* START Recorded information *

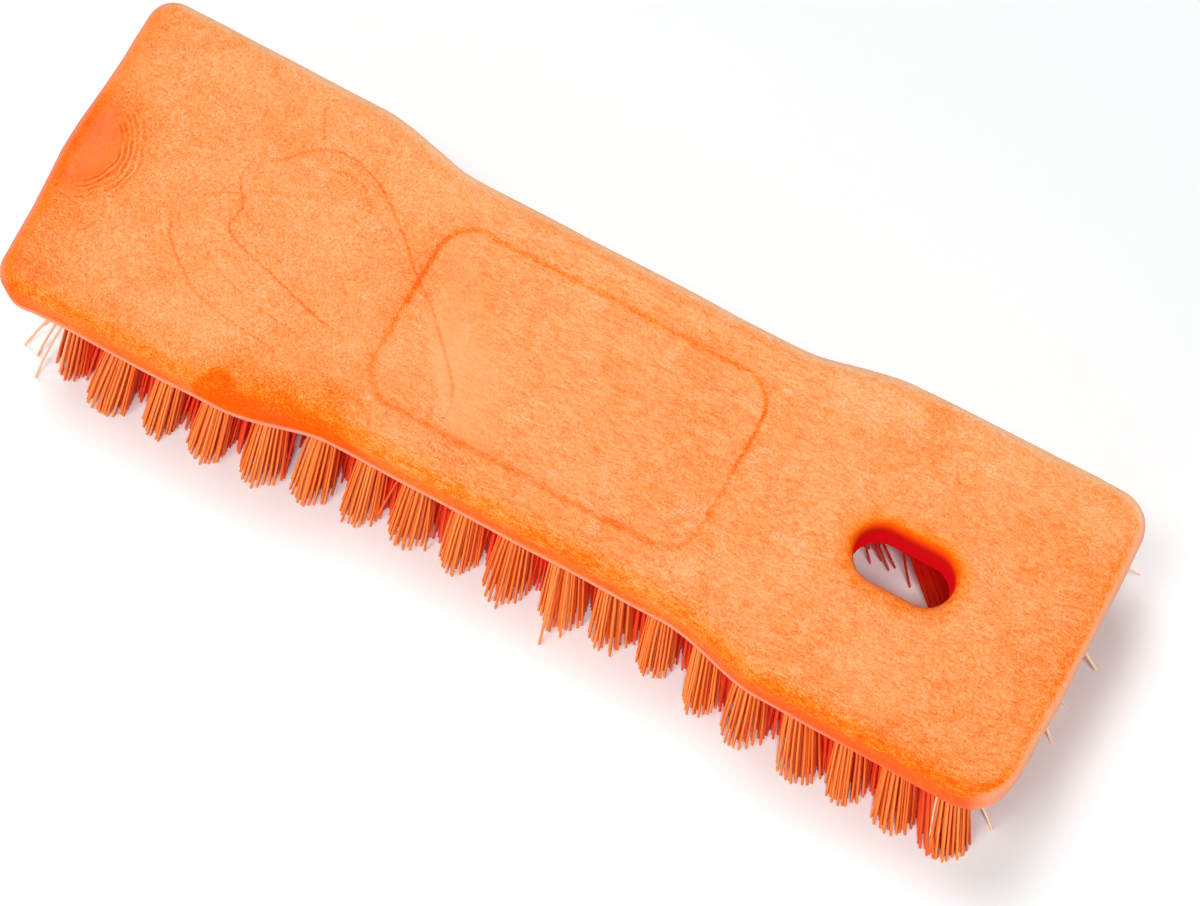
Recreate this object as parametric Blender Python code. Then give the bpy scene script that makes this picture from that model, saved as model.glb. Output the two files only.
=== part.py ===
# Scrub brush: a moulded plastic block with a hanging hole, and tufts of stiff bristle under it.
# Metres, +Z up. The bristle tips stand on z = 0 and the origin is the middle of the footprint.
# X runs along the block towards its hanging hole, and Y runs across it.

import math

import bmesh
import bpy

# Moulded block
BLOCK_LENGTH = 0.200
BLOCK_WIDTH = 0.0605
BLOCK_THICKNESS = 0.014
WAIST_DEPTH = 0.0039
WAIST_HALF_LENGTH = 0.033
WAIST_RUN = 0.021
CORNER_RADIUS = 0.0072
TOP_EDGE_RADIUS = 0.004
BOTTOM_EDGE_RADIUS = 0.0012

# Sunk grip panel on the top face
PANEL_LENGTH = 0.0645
PANEL_WIDTH = 0.0352
PANEL_CORNER = 0.007
PANEL_DEPTH = 0.0006

# Hanging hole, a round-ended slot right through the block
HOLE_LENGTH = 0.0185
HOLE_WIDTH = 0.010
HOLE_FROM_END = 0.034
HOLE_TOP_RADIUS = 0.0027
HOLE_BOTTOM_RADIUS = 0.001
HOLE_LAND_ENDS = 0.002
HOLE_LAND_SIDES = 0.0016

# Shallow pocket under the block, which the backing of the tufts fills
POCKET_DEPTH = 0.003
POCKET_RIM = 0.002
FIT_GAP = 0.0003

# Bristle field
BRISTLE_LENGTH = 0.030
TUFT_PITCH = 0.0097
FIELD_MARGIN = 0.0123
FIELD_SHIFT = 0.0022
OUTER_LANE_INSET = 0.006
EDGE_LANE_GAP = 0.0039
LANES_PER_SIDE = 4
SIDE_FLARE = math.radians(13.5)
END_FLARE = math.radians(10.0)

# One tuft: a ring of strands, which spread towards their tips
STRANDS_ROUND = 3
STRAND_SIDES = 4
STRAND_RADIUS = 0.0006
ROOT_SPREAD = 0.0012
TIP_SPREAD = 0.0030
ROOT_DEPTH = 0.0015

# Facets
CORNER_STEPS = 6
WAIST_STEPS = 8
EDGE_STEPS = 5
HOLE_END_STEPS = 9
PANEL_CORNER_STEPS = 5
CUT_MARGIN = 0.004

# Heights and places that follow from the sizes above
UNDERSIDE = BRISTLE_LENGTH
TOP = BRISTLE_LENGTH + BLOCK_THICKNESS
HOLE_X = BLOCK_LENGTH / 2 - HOLE_FROM_END
HALF_FIELD = BLOCK_LENGTH / 2 - FIELD_MARGIN
COLUMNS = int(2 * HALF_FIELD / TUFT_PITCH + 1e-6) + 1
FIRST_COLUMN = FIELD_SHIFT - (COLUMNS - 1) * TUFT_PITCH / 2
LAND_HALF_WIDTH = HOLE_WIDTH / 2 + HOLE_LAND_SIDES
LAND_HALF_LENGTH = HOLE_LENGTH / 2 + HOLE_LAND_ENDS
ROOT_REACH = ROOT_SPREAD + STRAND_RADIUS

# Finishes, and the angle between faces above which an edge shows as a sharp line
BLOCK_COLOUR = (0.956, 0.270, 0.075, 1.0)
BLOCK_ROUGHNESS = 0.45
BLOCK_SHARP = math.radians(35.0)
BRISTLE_COLOUR = (0.913, 0.171, 0.038, 1.0)
BRISTLE_ROUGHNESS = 0.42
BRISTLE_SHARP = math.radians(50.0)


def clear_scene():
    for thing in list(bpy.data.objects):
        bpy.data.objects.remove(thing, do_unlink=True)


def plastic(name, colour, roughness):
    material = bpy.data.materials.new(name)
    material.use_nodes = True
    shader = material.node_tree.nodes["Principled BSDF"]
    shader.inputs["Base Color"].default_value = colour
    shader.inputs["Roughness"].default_value = roughness
    shader.inputs["Metallic"].default_value = 0.0
    material.diffuse_color = colour
    return material


def side_half_width(x):
    """Half the block's width at x along its sides, which draw in at the waist."""
    run = min(max((abs(x) - WAIST_HALF_LENGTH) / WAIST_RUN, 0.0), 1.0)
    rise = run * run * (3.0 - 2.0 * run)
    return BLOCK_WIDTH / 2 - WAIST_DEPTH * (1.0 - rise)


def half_width(x, inset):
    """Half the width at x of the plan outline drawn in by inset, with its round corners."""
    radius = CORNER_RADIUS - inset
    past_corner = abs(x) - (BLOCK_LENGTH / 2 - CORNER_RADIUS)
    width = side_half_width(x) - inset
    if past_corner <= 0.0:
        return width
    return width - radius + math.sqrt(max(radius * radius - past_corner * past_corner, 0.0))


def stations(inset):
    """Places along X where the outline needs a point, from the -X end to the +X end."""
    corner_x = BLOCK_LENGTH / 2 - CORNER_RADIUS
    radius = CORNER_RADIUS - inset
    right = [WAIST_HALF_LENGTH + WAIST_RUN * i / WAIST_STEPS for i in range(WAIST_STEPS + 1)]
    for i in range(CORNER_STEPS + 1):
        right.append(corner_x + radius * math.sin(0.5 * math.pi * i / CORNER_STEPS))
    return [-x for x in reversed(right)] + right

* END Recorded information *

Written request:
Print the material above verbatim, first line through the line containing "# X runs along", both included.

Response below:
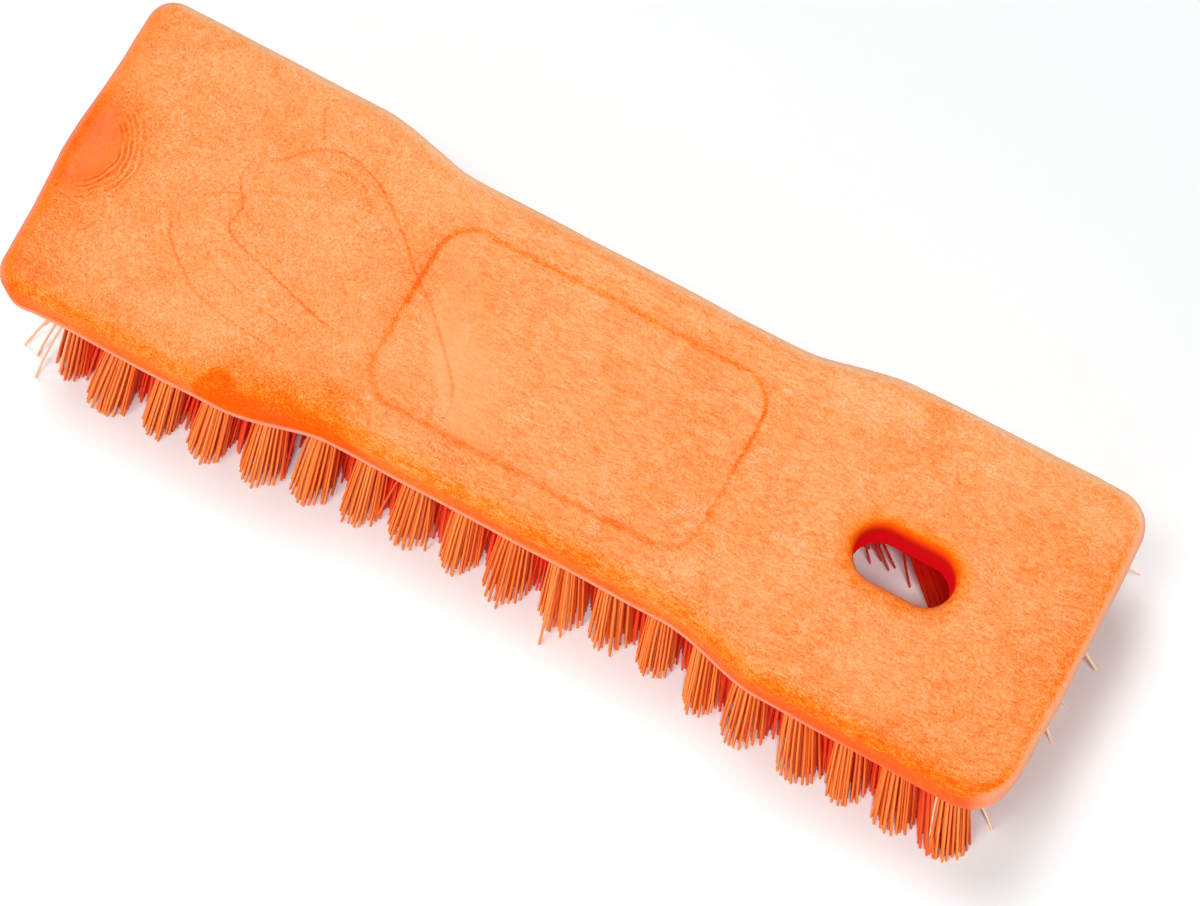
Recreate this object as parametric Blender Python code. Then give the bpy scene script that makes this picture from that model, saved as model.glb. Output the two files only.
=== part.py ===
# Scrub brush: a moulded plastic block with a hanging hole, and tufts of stiff bristle under it.
# Metres, +Z up. The bristle tips stand on z = 0 and the origin is the middle of the footprint.
# X runs along the block towards its hanging hole, and Y runs across it.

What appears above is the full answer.